I was on my way to work one day, I had parked in the car park at the front of the building. I got my wheelchair from the car and got in, just like every day before.

I began to wheel myself to the front entrance, there’s a small incline towards the doors. My arm muscles aren’t necessarily as strong as they should have been to wheel myself around so I was a little slow. I suddenly felt a push from behind me, my wheels seemed to be moving faster than my arms were.

I had to move my hands out of the way slightly before they got caught up in my wheels. I had a chill run down my spine and then I started to hear the sound of male laughter behind me and to the side of me. The chills in my spine continued to spread. I turned around to see a contractor, someone I didn’t know, pushing me in my wheelchair into the building.

I was in shock, I didn’t understand what was going on. My mind couldn’t comprehend what was happening. Explaining this now in words sounds as though I had all the time in the world, however, this all happened in less than two minutes. My mouth started to move and words were coming out. I wasn’t sure how though because my mind was a mess, but words came out in the form of “No, no thank you’.

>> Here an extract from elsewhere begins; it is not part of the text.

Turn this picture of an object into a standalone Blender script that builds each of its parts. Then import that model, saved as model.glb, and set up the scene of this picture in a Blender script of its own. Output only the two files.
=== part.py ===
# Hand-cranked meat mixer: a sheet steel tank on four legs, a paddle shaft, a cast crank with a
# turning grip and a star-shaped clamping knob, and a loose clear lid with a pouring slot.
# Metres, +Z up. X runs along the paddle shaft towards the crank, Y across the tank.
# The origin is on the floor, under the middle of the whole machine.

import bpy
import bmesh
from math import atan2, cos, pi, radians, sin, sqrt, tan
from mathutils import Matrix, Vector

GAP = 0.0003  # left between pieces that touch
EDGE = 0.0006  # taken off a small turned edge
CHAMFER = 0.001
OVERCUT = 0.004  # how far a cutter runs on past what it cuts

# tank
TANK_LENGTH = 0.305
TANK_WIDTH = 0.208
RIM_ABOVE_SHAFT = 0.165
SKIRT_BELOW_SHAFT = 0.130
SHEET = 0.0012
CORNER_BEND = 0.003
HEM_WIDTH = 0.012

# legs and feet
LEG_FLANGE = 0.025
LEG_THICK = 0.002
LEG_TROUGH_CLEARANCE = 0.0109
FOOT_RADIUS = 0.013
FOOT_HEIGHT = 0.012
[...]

Now obviously these were not the words that should have come from my mouth and honestly I wish they hadn’t come out in such a mousy way. As I spoke the man let go of my wheelchair and him and his friend walked off laughing. I don’t believe that it was my words that made him leave, I believe that he got bored and realised we weren’t heading in the same direction and the joke was over between him and his friend.

After this I relatively quickly (because as I said I can’t propel myself that easily) moved towards the office. Once I was in and at my desk I had to take a moment to think, to calm, to…  something. To be honest I didn’t know what I needed to do. I was scared, angry and confused. I genuinely could not understand what had just happened and how someone thought that such a thing was acceptable!

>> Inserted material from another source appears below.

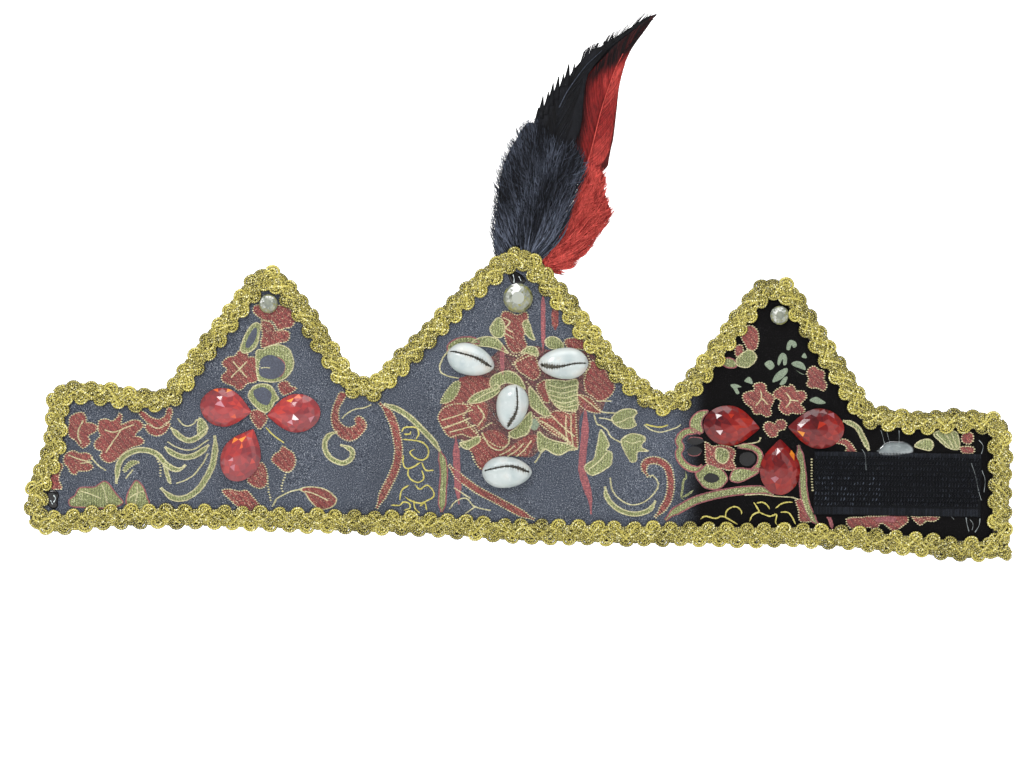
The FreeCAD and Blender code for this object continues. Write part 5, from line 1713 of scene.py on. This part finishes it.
build_glue("glue_bead", BLACK_GLUE, "left_8", node="glue_corner", pool=(
    "-281.2,-19.8 -278.9,-18.5 -275.9,-19 -274,-21.3 -274.5,-25 -274.4,-28.6 -276.7,-30.4 "
    "-280.4,-28.1", 1.35, 0.9))
build_glue("glue_patch", BLACK_GLUE, -1.5, pool=(
    "-9.2,118 -6.9,120.4 -2,118.8 1.7,114.7 -1.8,112.2 -6.6,112.7", 0.7, 0.9))
# strings: lift, rise, radius, x,z stations
build_glue("glue_closure", CLEAR_GLUE, 222.0, node="glue_closure", pool=(
    "214.6,18.4 217.5,22.7 221.7,25.2 227,25.3 232.5,24.9 236.8,21.4 235.7,17.8 229.7,16.4 "
    "224.3,15.7 217.1,16", 0.9, 1.0), strings=(
    # the first two strings lie on the pool as painted highlights
    (0.62, 0.15, 0.30, "221.2,21.6 224.7,22.9 229,21.8"),
    (0.55, 0.15, 0.22, "226,19.3 230.8,20.7 233.2,20.1"),
    (0, 1.2, 0.14, "216.7,31.6 219.3,22.7"),
    (0, 1.0, 0.12, "220.3,30.5 223,21"),
    (0, 1.3, 0.14, "227.5,32 227.7,22.4"),
    (0, 0.5, 0.12, "214.6,19 220.6,20.4"),
))
# pale strings on the black glue patch and bead are painted highlights
build_glue("glue_highlight_peak", GLUE_HIGHLIGHT, -1.5, strings=(
    (0.75, 0.1, 0.22, "-6.2,118.1 -5.5,115.7 -5.5,113.3"),
    (0.75, 0.1, 0.16, "-2.6,117 -1.3,114.6"),
))
build_glue("glue_highlight_corner", GLUE_HIGHLIGHT, "left_8", strings=(
    (1.3, 0.1, 0.26, "-277,-22 -275.7,-23.8 -276.8,-26.2"),
    (1.3, 0.1, 0.18, "-278.7,-25.1 -277.4,-27.4"),
))
build_glue("glue_string_tape", CLEAR_GLUE, 208.0, strings=(
    (1.2, 0.3, 0.11, "205.6,19.9 207.5,16.4 208.4,7.4"),
))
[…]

I began to replay it in my mind I should have stopped him sooner, I should have said something, maybe I should have asked someone else for help, a colleague perhaps so I felt a little more safe. Why would someone do that?  What were they laughing about? Why were they laughing, because he thought he was funny? Were they laughing at me? Were they laughing because I was slow or because I was in a wheelchair? My head kept spinning but I knew I had work to do. I knew in an ideal world I would have said something but this had never happened to me, how would I know what to say?

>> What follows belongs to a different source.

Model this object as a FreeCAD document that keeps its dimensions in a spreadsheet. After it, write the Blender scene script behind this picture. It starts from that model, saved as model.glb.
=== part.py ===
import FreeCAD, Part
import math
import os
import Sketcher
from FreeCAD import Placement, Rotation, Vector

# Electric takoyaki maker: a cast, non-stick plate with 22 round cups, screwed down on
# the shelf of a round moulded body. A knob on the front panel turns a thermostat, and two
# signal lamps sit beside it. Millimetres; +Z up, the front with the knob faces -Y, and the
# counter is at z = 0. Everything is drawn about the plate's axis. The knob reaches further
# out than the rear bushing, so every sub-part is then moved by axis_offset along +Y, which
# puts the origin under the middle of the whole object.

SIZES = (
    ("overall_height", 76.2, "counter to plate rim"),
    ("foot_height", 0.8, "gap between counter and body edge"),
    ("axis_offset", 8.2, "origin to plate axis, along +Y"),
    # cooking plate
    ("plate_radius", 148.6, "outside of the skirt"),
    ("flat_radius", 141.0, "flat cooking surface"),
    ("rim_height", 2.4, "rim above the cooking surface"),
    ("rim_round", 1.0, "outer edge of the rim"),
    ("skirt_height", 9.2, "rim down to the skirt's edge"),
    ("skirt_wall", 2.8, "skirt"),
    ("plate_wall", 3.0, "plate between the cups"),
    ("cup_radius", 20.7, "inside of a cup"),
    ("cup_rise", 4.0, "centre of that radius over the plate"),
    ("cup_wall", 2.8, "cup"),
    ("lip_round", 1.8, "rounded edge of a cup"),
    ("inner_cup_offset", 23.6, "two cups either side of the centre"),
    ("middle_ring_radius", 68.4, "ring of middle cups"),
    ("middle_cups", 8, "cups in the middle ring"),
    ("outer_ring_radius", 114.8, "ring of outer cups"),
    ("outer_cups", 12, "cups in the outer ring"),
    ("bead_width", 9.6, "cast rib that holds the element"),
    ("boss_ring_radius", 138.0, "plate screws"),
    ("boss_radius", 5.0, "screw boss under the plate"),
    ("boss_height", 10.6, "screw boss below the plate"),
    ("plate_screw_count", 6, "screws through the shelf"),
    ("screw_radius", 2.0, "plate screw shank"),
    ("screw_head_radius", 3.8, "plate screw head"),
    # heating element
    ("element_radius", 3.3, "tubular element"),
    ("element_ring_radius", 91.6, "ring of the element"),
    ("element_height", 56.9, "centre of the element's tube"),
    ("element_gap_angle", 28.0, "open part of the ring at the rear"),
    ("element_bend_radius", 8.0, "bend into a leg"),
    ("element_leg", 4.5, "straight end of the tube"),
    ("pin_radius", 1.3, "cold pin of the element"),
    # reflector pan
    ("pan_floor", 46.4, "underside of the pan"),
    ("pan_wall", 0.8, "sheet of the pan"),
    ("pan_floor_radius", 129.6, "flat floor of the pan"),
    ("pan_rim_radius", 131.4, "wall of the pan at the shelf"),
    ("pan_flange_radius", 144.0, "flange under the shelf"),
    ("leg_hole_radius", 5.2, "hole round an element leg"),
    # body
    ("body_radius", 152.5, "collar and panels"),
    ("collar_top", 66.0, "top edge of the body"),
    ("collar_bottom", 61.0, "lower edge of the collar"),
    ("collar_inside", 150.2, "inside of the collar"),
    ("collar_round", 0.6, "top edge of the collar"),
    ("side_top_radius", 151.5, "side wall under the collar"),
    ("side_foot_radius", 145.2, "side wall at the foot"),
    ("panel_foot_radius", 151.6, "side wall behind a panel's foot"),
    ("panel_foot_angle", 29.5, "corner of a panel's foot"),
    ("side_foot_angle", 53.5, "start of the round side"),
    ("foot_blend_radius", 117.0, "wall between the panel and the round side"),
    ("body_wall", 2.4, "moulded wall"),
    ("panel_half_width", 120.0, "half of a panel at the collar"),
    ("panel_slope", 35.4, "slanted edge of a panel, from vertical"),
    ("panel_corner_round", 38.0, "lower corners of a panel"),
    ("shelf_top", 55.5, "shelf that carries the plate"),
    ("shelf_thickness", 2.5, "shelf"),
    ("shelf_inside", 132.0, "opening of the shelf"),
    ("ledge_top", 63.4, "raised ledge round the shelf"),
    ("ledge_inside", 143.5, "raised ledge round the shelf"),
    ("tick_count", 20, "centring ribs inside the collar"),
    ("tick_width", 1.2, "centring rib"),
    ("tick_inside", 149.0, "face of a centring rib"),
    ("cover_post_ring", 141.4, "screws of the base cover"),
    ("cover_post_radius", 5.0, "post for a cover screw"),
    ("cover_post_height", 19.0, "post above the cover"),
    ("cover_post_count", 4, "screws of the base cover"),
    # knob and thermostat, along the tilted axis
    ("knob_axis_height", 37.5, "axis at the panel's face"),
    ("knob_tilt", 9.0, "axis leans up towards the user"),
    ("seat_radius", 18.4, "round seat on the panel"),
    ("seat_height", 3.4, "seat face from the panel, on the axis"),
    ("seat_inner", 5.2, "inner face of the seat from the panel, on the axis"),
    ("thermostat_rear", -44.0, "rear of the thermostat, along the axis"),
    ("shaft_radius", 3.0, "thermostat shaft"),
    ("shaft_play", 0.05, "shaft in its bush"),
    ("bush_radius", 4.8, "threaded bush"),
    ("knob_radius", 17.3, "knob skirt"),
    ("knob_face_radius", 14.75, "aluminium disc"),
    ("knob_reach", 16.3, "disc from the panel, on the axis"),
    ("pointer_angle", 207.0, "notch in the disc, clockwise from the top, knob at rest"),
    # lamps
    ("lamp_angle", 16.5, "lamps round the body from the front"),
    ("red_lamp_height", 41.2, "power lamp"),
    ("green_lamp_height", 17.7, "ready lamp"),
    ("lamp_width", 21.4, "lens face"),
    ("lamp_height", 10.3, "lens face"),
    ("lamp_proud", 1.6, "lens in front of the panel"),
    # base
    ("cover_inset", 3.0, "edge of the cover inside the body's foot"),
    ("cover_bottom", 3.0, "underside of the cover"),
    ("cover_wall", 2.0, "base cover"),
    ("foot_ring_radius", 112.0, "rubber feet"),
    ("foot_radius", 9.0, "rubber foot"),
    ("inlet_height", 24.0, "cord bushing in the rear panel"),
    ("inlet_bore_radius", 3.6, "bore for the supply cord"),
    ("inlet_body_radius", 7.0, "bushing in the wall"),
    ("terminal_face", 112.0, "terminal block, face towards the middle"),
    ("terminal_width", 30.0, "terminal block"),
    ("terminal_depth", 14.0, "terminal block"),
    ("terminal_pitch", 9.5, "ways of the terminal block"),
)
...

I settled myself and began work but honestly it never left my thoughts and I was quite distracted by it. I began to think, does this happen to other people? How far do some people take it (the person pushing the wheelchair)? How would someone else have responded? I thought about it a little more and I realised that I had heard about this happening to some one else before, a long time ago. I couldn’t really remember the circumstances or the details but the thought that this is a ‘thing’ that happens just circled around my brain. I wondered if this would be something that would happen again but I figured I had gone so long without such an incident that the likelihood was that it wouldn’t happen again.

I was wrong…One week later my routine the same,  park, wheelchair, sit, wheel, work and… it happened again. I had just entered the first set of automatic doors into the building, I was heading towards the second set and I was preparing myself for the carpet (carpet, particularly this carpet can be hard to propel yourself on) and suddenly I was moving faster than I had ever managed before on the carpet. My wheels were moving too fast for my hands and a chill ran down my spine. I began to panic, perhaps more so than I had before. I turned my head around to see a man pushing my wheelchair with a few of his friends to my left. We reached another set of doors just passed reception I kept repeating myself “No, no stop. I’m fine, I’m fine.” The man kept pushing me and I was panicking. I wanted him to stop but if I am honest I was more concerned that he had began to push me past my office and I had no idea where or how far he was going to take me.

I pointed towards my office door: “Here, here. I’m fine, no I’m fine”. The man finally stopped however, it became clear at this point as he tried to communicate with me that he didn’t speak any English or at least not very good English. Now this is no excuse given how many times I said no and threw my hands around trying to explain that I wanted him to stop.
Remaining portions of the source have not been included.